The author argues that this systemic undercount has dire consequences. Media outlets and policymakers rely on these diminished figures, which minimizes the perceived scale of the problem and skews funding and policy responses toward a small, entirely unrepresentative segment of the unhoused population. The book contrasts HUD’s official statistics with more comprehensive data from the Department of Education and new research methods, which suggest that the actual unhoused population is at least six times larger than what the PIT Count reports. The stories of the families in There Is No Place for Us, who spend months in cars and motels without ever being counted, illustrate this statistical erasure in a concrete and personal way.

Low-Income Housing Tax Credit (LIHTC)

The Low-Income Housing Tax Credit (LIHTC) is the principal federal program for financing the construction and rehabilitation of affordable rental housing in the US. It functions by providing tax credits to private developers who agree to set aside a certain number of units for low-income tenants at restricted rents for a fixed period.
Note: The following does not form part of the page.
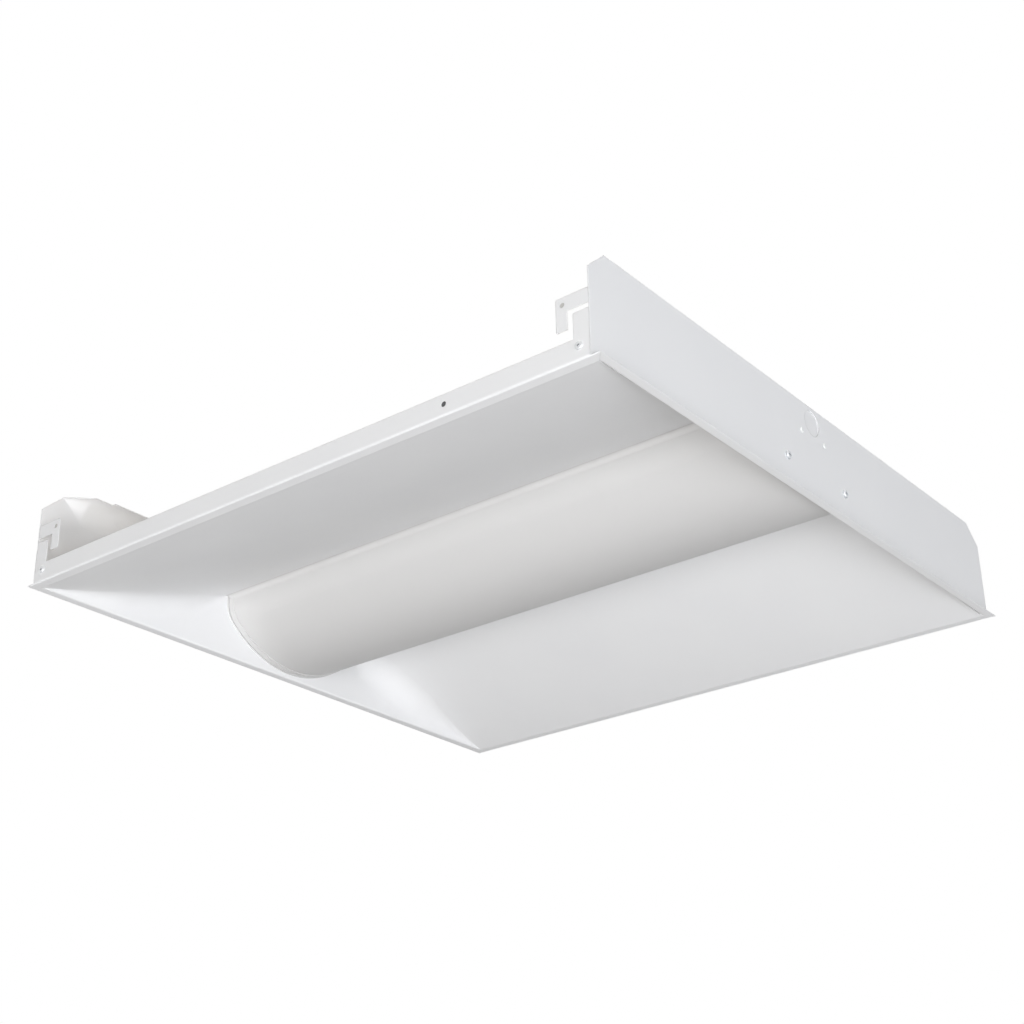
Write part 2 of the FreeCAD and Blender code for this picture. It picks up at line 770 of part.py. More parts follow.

Goldstone analyzes the LIHTC program as a flawed, market-based solution whose core weakness is that “the affordability is temporary” (172). Unlike public housing, LIHTC properties are designed to eventually convert to market-rate rents, making them a temporary fix rather than a permanent source of affordable housing stock.


This structural vulnerability is central to the story of the Gladstone Apartments, a LIHTC complex where Britt and her family find a rare affordable home. Because the property is privately owned and located in a rapidly gentrifying area adjacent to the Atlanta BeltLine, it becomes a prime target for redevelopment once its affordability restrictions can be legally removed. The complex’s eventual demolition to make way for the upscale Empire Zephyr development exemplifies how the LIHTC program can facilitate, rather than prevent, the displacement of low-income communities when market pressures intensify.

Qualified Contract Loophole

The Qualified Contract Loophole is a provision within the Low-Income Housing Tax Credit (LIHTC) program that allows property owners to exit their affordability commitments prematurely, often after just 14 years of a 30-year agreement, by approaching the state housing agency to find a qualified buyer willing to purchase the property at a formula-determined price within one year. If they find a buyer, the resulting transaction inevitably results in rents exceeding the low-income range due to gentrification.


There Is No Place for Us presents this obscure policy detail as the direct cause of the displacement of hundreds of families from the Gladstone Apartments. The property’s owner used the loophole to clear the way for its lucrative sale to the developer Empire Communities. The Gladstone story demonstrates how this provision effectively provides an escape hatch for investors, enabling them to capitalize on rising property values in gentrifying neighborhoods and convert critically needed affordable units to market-rate housing. This process reveals a systemic flaw wherein a policy intended to create housing security instead accelerates its loss.